New Worlds For Old Deities

Sedna is best known as the final nail in the coffin of Pluto’s planethood. When Caltech astronomer Mike Brown and his team discovered the dwarf planet in the early 2000s, it helped prove that a whole category of objects called dwarf planets existed, and Pluto fit better among the dwarf planets than among its larger kin. Sedna is also so far away that if you stood on its rocky surface, you could cover the Sun with the head of a pin held at arm’s length.

“Our newly discovered planet is the coldest, most distant place known in the solar system, so we feel it is appropriate to name it in honor of Sedna, the Inuit goddess of the sea, who is thought to live at the bottom of the frigid Arctic Ocean,” said Brown in 2004, when he and his team proposed the name. At the time, Brown also suggested that astronomers should make a habit out of naming other objects in the Kuiper Belt named for Arctic deities, for similar reasons.

That convention didn’t quite stick, but a few others did. Kuiper belt objects whose orbits don’t form a resonance with Neptune are typically named for creator deities, for instance. And unofficially, astronomers sometimes try to name objects in honor of the indigenous groups on whose land they’ve built their telescopes.

That’s why Quaoar – a dwarf planet 45 times further from the Sun than Earth – is named after a creator god of the Tongva people, who live very far away from the Kuiper Belt, in southern California. Quaoar, as its name suggests, is a non-resonant Kuiper Belt Object. And patches of water ice on its surface suggest that it might also have cryovolcanoes, because Kuiper Belt worlds are really interesting places.

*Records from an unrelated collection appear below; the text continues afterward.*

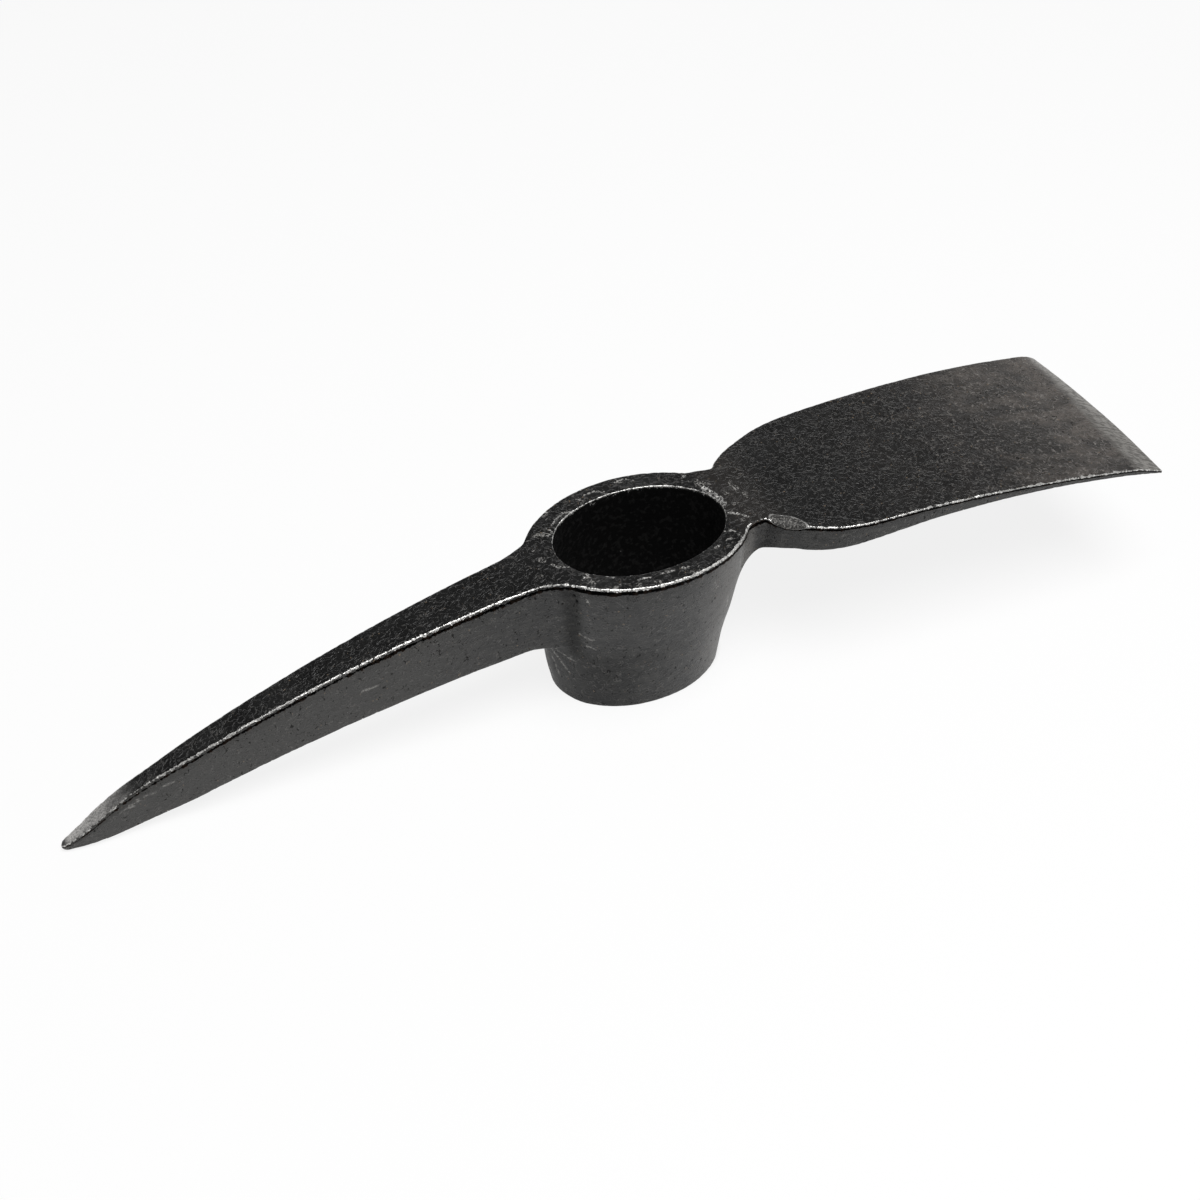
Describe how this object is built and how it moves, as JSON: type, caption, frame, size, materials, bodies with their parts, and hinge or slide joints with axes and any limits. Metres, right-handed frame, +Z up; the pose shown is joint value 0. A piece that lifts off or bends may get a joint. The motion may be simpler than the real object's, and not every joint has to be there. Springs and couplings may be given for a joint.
{
  "type": "pick mattock head",
  "caption": "Steel digging head with a tapered oval handle eye, a long pointed pick on one side and a broad flat mattock blade on the other.",
  "frame": {"origin": "middle of the handle eye's wide rim, projected down to the plane that the narrow foot of the eye stands on", "axes": "+X towards the mattock blade, +Y across the head, +Z up out of the wide end of the eye"},
  "size_m": [0.4516, 0.0888, 0.0686],
  "materials": {
    "forged_black": "semi-gloss black lacquer over forge scale, rubbed bright on the edges",
    "worn_steel": "ground steel, dull, with streaks along the tool"
  },
  "bodies": {
    "root": {"eye_socket": "forged_black", "pick_arm": "forged_black", "pick_point": "worn_steel", "mattock_blade": "forged_black", "cutting_edge": "worn_steel"}
  },
  "joints": []
}
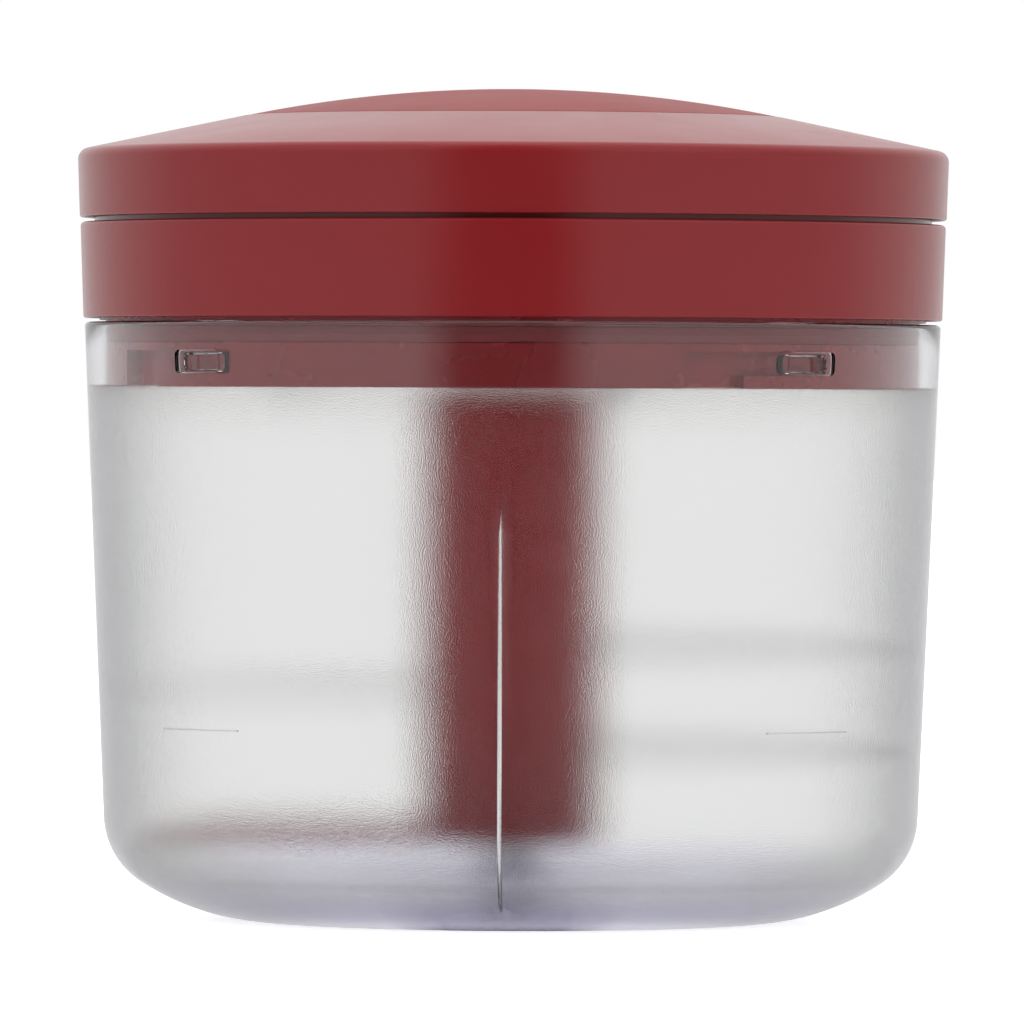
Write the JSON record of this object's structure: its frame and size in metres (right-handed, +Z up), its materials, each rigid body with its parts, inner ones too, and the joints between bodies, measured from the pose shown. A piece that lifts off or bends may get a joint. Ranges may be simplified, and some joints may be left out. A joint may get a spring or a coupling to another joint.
{
  "type": "plunger food chopper",
  "caption": "Press-down food chopper: clear bowl with a bayonet lid, a press cap that turns a bladed column through a twisted rod, and a turn-to-lock palm disc.",
  "frame": {"origin": "centre of the bowl's foot, on the surface that it stands on", "axes": "+Z up along the column, -Y towards the viewer of the picture"},
  "size_m": [0.1308, 0.1308, 0.125],
  "materials": {
    "bowl_plastic": "clear plastic, polished outside and at the rim, frosted inside",
    "lid_plastic": "glossy red moulding",
    "disc_plastic": "red with a fine matte grain",
    "column_plastic": "red moulding",
    "inner_plastic": "natural white engineering plastic",
    "blade_steel": "ground stainless steel",
    "hardware_steel": "plain steel",
    "seal_rubber": "soft red silicone"
  },
  "bodies": {
    "bowl": {"bowl": "bowl_plastic", "pivot_pin": "hardware_steel"},
    "blade_unit": {"blade_column": "column_plastic", "column_bush": "inner_plastic", "blade_lower": "blade_steel", "blade_middle": "blade_steel", "blade_upper": "blade_steel", "mixing_paddle": "column_plastic", "drive_socket": "inner_plastic"},
    "lid_seal": {"lid_seal": "seal_rubber"},
    "lid": {"lid_body": "lid_plastic", "lid_band": "lid_plastic", "bearing_plate": "inner_plastic", "plate_screws": "hardware_steel", "ratchet_spring": "hardware_steel", "return_spring": "hardware_steel"},
    "drive_hub": {"drive_hub": "inner_plastic"},
    "drive_nut": {"drive_nut": "inner_plastic"},
    "plunger": {"plunger_frame": "inner_plastic", "plunger_cap": "lid_plastic", "drive_rod": "hardware_steel", "rod_screw": "hardware_steel", "frame_screws": "hardware_steel"},
    "lock": {"palm_disc": "disc_plastic", "lock_ring": "inner_plastic", "lock_screws": "hardware_steel"}
  },
  "joints": [
    {"name": "lid_lift", "type": "slide", "parent": "bowl", "child": "lid_seal", "axis": [0, 0, 1], "range_m": [0, 0.08]},
    {"name": "lid_twist", "type": "hinge", "parent": "lid_seal", "child": "lid", "pos_m": [0, 0, 0.09], "axis": [0, 0, 1], "range_deg": [0, 15]},
    {"name": "plunger_press", "type": "slide", "parent": "lid", "child": "plunger", "axis": [0, 0, 1], "range_m": [0, 0.02], "deforming": ["return_spring"]},
    {"name": "lock_turn", "type": "hinge", "parent": "plunger", "child": "lock", "pos_m": [0, 0, 0.12], "axis": [0, 0, 1], "range_deg": [0, 30]},
    {"name": "nut_spin", "type": "hinge", "parent": "lid", "child": "drive_nut", "pos_m": [0, 0, 0.088], "axis": [0, 0, 1], "range_deg": [-300, 0]},
    {"name": "hub_spin", "type": "hinge", "parent": "lid", "child": "drive_hub", "pos_m": [0, 0, 0.081], "axis": [0, 0, 1], "range_deg": [-300, 0]},
    {"name": "blade_spin", "type": "hinge", "parent": "bowl", "child": "blade_unit", "pos_m": [0, 0, 0.02], "axis": [0, 0, 1], "range_deg": [-300, 0]}
  ],
  "couplings": [
    {"joint": "nut_spin", "follows": "plunger_press", "rad_per_m": -261.8},
    {"joint": "hub_spin", "follows": "plunger_press", "rad_per_m": -261.8},
    {"joint": "blade_spin", "follows": "plunger_press", "rad_per_m": -261.8}
  ]
}
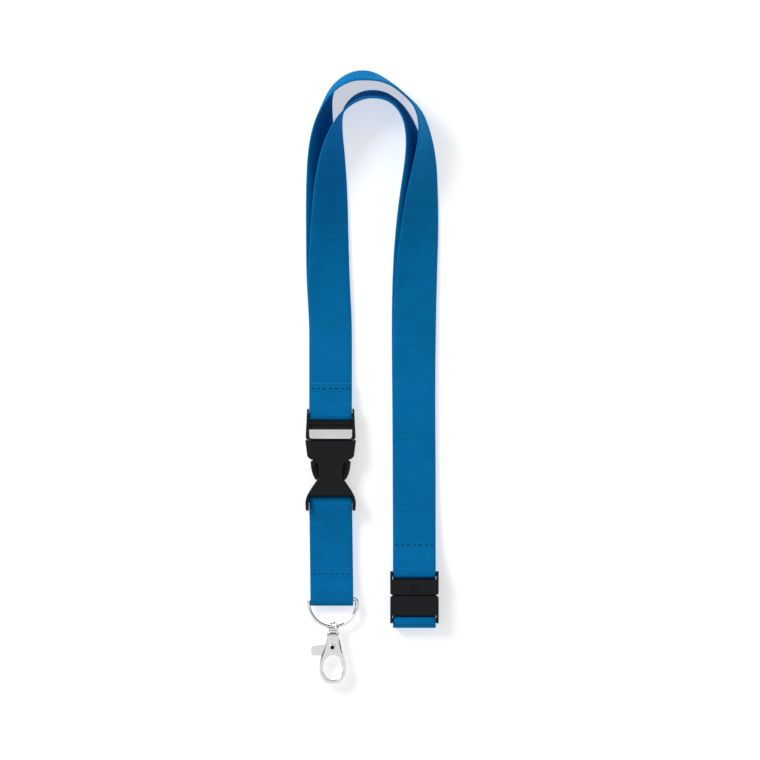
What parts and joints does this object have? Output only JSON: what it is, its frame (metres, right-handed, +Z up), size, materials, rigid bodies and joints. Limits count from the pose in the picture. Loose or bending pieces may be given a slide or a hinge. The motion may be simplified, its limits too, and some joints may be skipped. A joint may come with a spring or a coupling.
{
  "type": "neck lanyard",
  "caption": "Woven neck lanyard with a side-release buckle, a breakaway clasp, a D-ring and a swivel snap hook, laid out flat.",
  "frame": {"origin": "on the table under the centre of the whole lanyard", "axes": "+Y along the straps towards the neck end, +Z up from the table"},
  "size_m": [0.062, 0.2855, 0.0201],
  "materials": {
    "blue_webbing": "matt",
    "blue_thread": "matt",
    "black_plastic": "satin",
    "bright_metal": "polished",
    "spring_steel": "satin"
  },
  "bodies": {
    "neck_straps": {"outer_strap": "blue_webbing", "inner_strap": "blue_webbing", "join_stitches": "blue_thread", "outer_end_stitches": "blue_thread", "clasp_socket": "black_plastic"},
    "buckle_upper": {"buckle_plug": "black_plastic"},
    "left_prong": {"left_prong": "black_plastic"},
    "right_prong": {"right_prong": "black_plastic"},
    "buckle_lower": {"buckle_socket": "black_plastic"},
    "drop": {"drop_strap": "blue_webbing", "drop_stitches": "blue_thread"},
    "ring": {"d_ring": "bright_metal"},
    "eye": {"swivel_eye": "bright_metal"},
    "hook": {"hook_body": "bright_metal", "gate_rivet": "bright_metal", "gate_spring": "spring_steel"},
    "gate": {"gate_lever": "bright_metal"},
    "clasp_lower": {"clasp_plug": "black_plastic", "inner_strap_end": "blue_webbing", "inner_tail_stitches": "blue_thread"}
  },
  "joints": [
    {"name": "buckle_tilt", "type": "hinge", "parent": "neck_straps", "child": "buckle_upper", "pos_m": [-0.01914, -0.01865, 0.0042], "axis": [1, 0, 0], "range_deg": [-45, 45]},
    {"name": "left_prong_flex", "type": "hinge", "parent": "buckle_upper", "child": "left_prong", "pos_m": [-0.02664, -0.034, 0.0042], "axis": [0, 0, 1], "range_deg": [0, 6], "stiffness_Nm_per_rad": 0.005},
    {"name": "right_prong_flex", "type": "hinge", "parent": "buckle_upper", "child": "right_prong", "pos_m": [-0.01164, -0.034, 0.0042], "axis": [0, 0, 1], "range_deg": [-6, 0], "stiffness_Nm_per_rad": 0.005},
    {"name": "buckle_release", "type": "slide", "parent": "buckle_upper", "child": "buckle_lower", "axis": [0, -1, 0], "range_m": [0, 0.026]},
    {"name": "drop_swing", "type": "hinge", "parent": "buckle_lower", "child": "drop", "pos_m": [-0.01916, -0.058, 0.0042], "axis": [1, 0, 0], "range_deg": [-60, 60]},
    {"name": "ring_swing", "type": "hinge", "parent": "drop", "child": "ring", "pos_m": [-0.0181, -0.1037, 0.0035], "axis": [1, 0, 0], "range_deg": [-80, 80]},
    {"name": "eye_swing", "type": "hinge", "parent": "ring", "child": "eye", "pos_m": [-0.0181, -0.11685, 0.0035], "axis": [1, 0, 0], "range_deg": [-70, 70]},
    {"name": "hook_swivel", "type": "hinge", "parent": "eye", "child": "hook", "pos_m": [-0.0181, -0.1199, 0.0035], "axis": [0, 1, 0], "continuous": true},
    {"name": "gate_swing", "type": "hinge", "parent": "hook", "child": "gate", "pos_m": [-0.0183, -0.1263, 0.0035], "axis": [0, 0, 1], "range_deg": [-28, 0], "stiffness_Nm_per_rad": 0.02, "springref_deg": 17.19},
    {"name": "clasp_release", "type": "slide", "parent": "neck_straps", "child": "clasp_lower", "axis": [0, -1, 0], "range_m": [0, 0.008]}
  ]
}
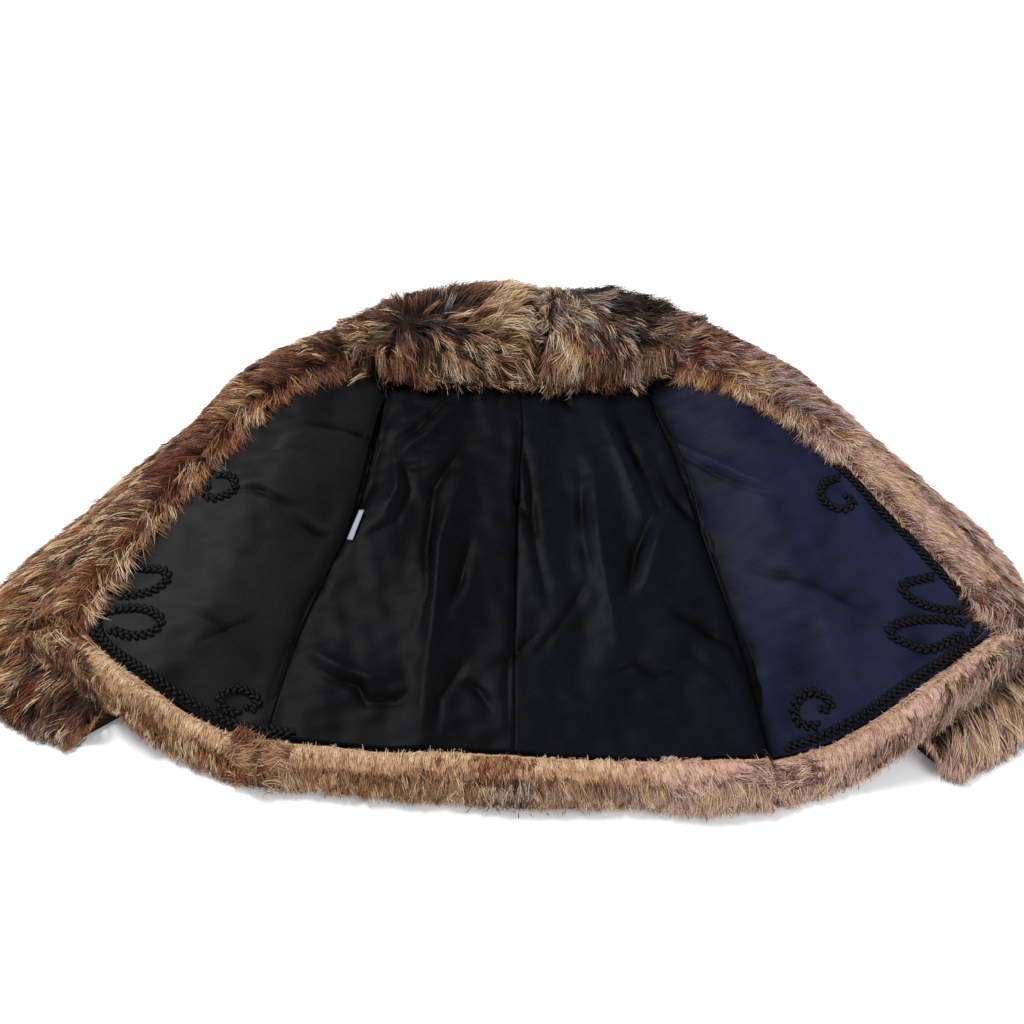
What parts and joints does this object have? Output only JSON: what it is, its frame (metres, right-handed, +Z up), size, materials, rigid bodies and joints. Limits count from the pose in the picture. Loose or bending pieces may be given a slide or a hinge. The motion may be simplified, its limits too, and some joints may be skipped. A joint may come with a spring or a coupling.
{
  "type": "fur coat",
  "caption": "Short fur coat laid open on its back, lining up: turned fur fronts and hem, thick fur collar, braid scrolls on the lining, flat sleeves under the fronts.",
  "frame": {"origin": "on the surface the coat lies on, under the middle of the coat's bounding box", "axes": "+X to the right as seen from the hem, +Y from hem to collar, +Z up out of the surface"},
  "size_m": [1.2816, 0.7626, 0.0897],
  "materials": {
    "shell_fur": "long fur, brown with cream tips",
    "facing_fur": "long fur, russet with cream tips",
    "hem_fur": "combed fur, tan underfur with darker tips",
    "collar_fur": "long fur, dark brown and cream",
    "lining_satin": "smooth satin lining, near black",
    "braid": "plaited cord, black",
    "label_tape": "woven tape, blank"
  },
  "bodies": {
    "root": {"back_shell": "shell_fur", "front_shell_left": "shell_fur", "front_shell_right": "shell_fur", "under_sleeve_left": "shell_fur", "under_sleeve_right": "shell_fur", "top_sleeve_left": "shell_fur", "top_sleeve_right": "shell_fur", "facing_left": "facing_fur", "facing_right": "facing_fur", "hem_front_left": "hem_fur", "hem_front_right": "hem_fur", "hem_back": "hem_fur", "collar_left": "collar_fur", "collar_right": "collar_fur", "lining_back_left": "lining_satin", "lining_back_right": "lining_satin", "lining_front_left": "lining_satin", "lining_front_right": "lining_satin", "braid_edge_left": "braid", "braid_edge_right": "braid", "scroll_front_left": "braid", "scroll_upper_left": "braid", "scroll_lower_left": "braid", "scroll_hem_left": "braid", "scroll_front_right": "braid", "scroll_upper_right": "braid", "scroll_lower_right": "braid", "scroll_hem_right": "braid", "label": "label_tape"}
  },
  "joints": []
}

And Haumea (whose dwarf planet status astronomers are still debating) is named for a Hawaiian goddess of childbirth, and its moons are named for the goddess’s daughters. The name is a nod to the cosmic collision that seems to have set Haumea spinning rapidly, and also broke off the chunks of rock and ice that eventually became Haumea’s moons. One of those moons, Hi’aka, is named for the goddess who protects the island of Hawai’i, where the Mauna Kea Observatory stands.

For Better And For Worse

Mauna Kea is the site of renewed conflict between (some) native Hawai’ians and (some) astronomers over construction of the Thirty Meter Telescope atop the mountain. Here’s the short version: astronomers and other proponents say Mauna Kea is the best site for the new telescope, whose scientific goals are important to all of humanity. Native Hawai’ians and other opponents say that Mauna Kea is a deeply sacred place, as well as ecologically vulnerable one – and that the observatory is also failing to provide fair compensation for its use of the site.

The issue, and the battle lines, are more complex (check out Ethan Siegel’s detailed explanation). But the conflict at Mauna Kea stands in stark contrast to Haumea and Hi’aka, out there in the Kuiper Belt. It’s tempting to take Haumea and its moons as a sign of hope, but in the years since its naming, the Mauna Kea conflict has only intensified.  

Meanwhile, Arrokoth’s name is meant to honor the Powhatan people, whose traditional home is in the Chesapeake Bay region. The area is now also home to the Space Telescope Science Institute, which operates the Hubble Space Telescope, and the Johns Hopkins Applied Physics Laboratory, where the New Horizons mission is based. But here’s a crucial point: the New Horizons mission team, who proposed Arrokoth’s new name to the IAU, asked for – and received – permission from Powhatan tribal leaders to use the name. That gesture conveyed genuine respect for the tribe’s wishes, and a willingness to engage with indigenous people.

“We gracefully accept this gift from the Powhatan people. Bestowing the name Arrokoth signifies the strength and endurance of the indigenous Algonquian people of the Chesapeake region,” said Lori Glaze, director of NASA’s Planetary Science Division, at a ceremony announcing the new name. “Their heritage continues to be a guiding light for all who search for meaning and understanding of the origins of the universe and the celestial connection of humanity.”

What’s Really In A Name?

Naming a few distant worlds doesn’t undo the effects of centuries of colonization; it doesn’t alter the situation at Mauna Kea; and it doesn’t immediate fix the fact that only one indigenous American astronaut has flown in space. But symbols have power, and seeing indigenous names in the Kuiper Belt may help draw more indigenous students to engage with astronomy and space exploration; it may also draw more astronomers to engage with the indigenous cultures whose lands they stand on to look upward.

The rise in indigenous names are also a reminder that space belongs to everyone, not just English speakers with a background in European classical mythology. Some in the astronomical community have raised concerns about whether an English-speaking public can feel as comfortable with names like Quaoar and Haumea as they do with names like Mars and Saturn – but that misses the point.

Yes, English speakers who aren’t used to quite so many vowels in close quarters may struggle with Oumuamua (I still do). But many non-English spears around the world find that Oumuamua rolls trippingly off the tongue, but Greek and Latin sound bizarre and alien. Space belongs to everyone. Science belongs to everyone. If the English-speaking public can handle Alpha Centauri and Enceladus, then it can embrace Makemake and Arrokoth.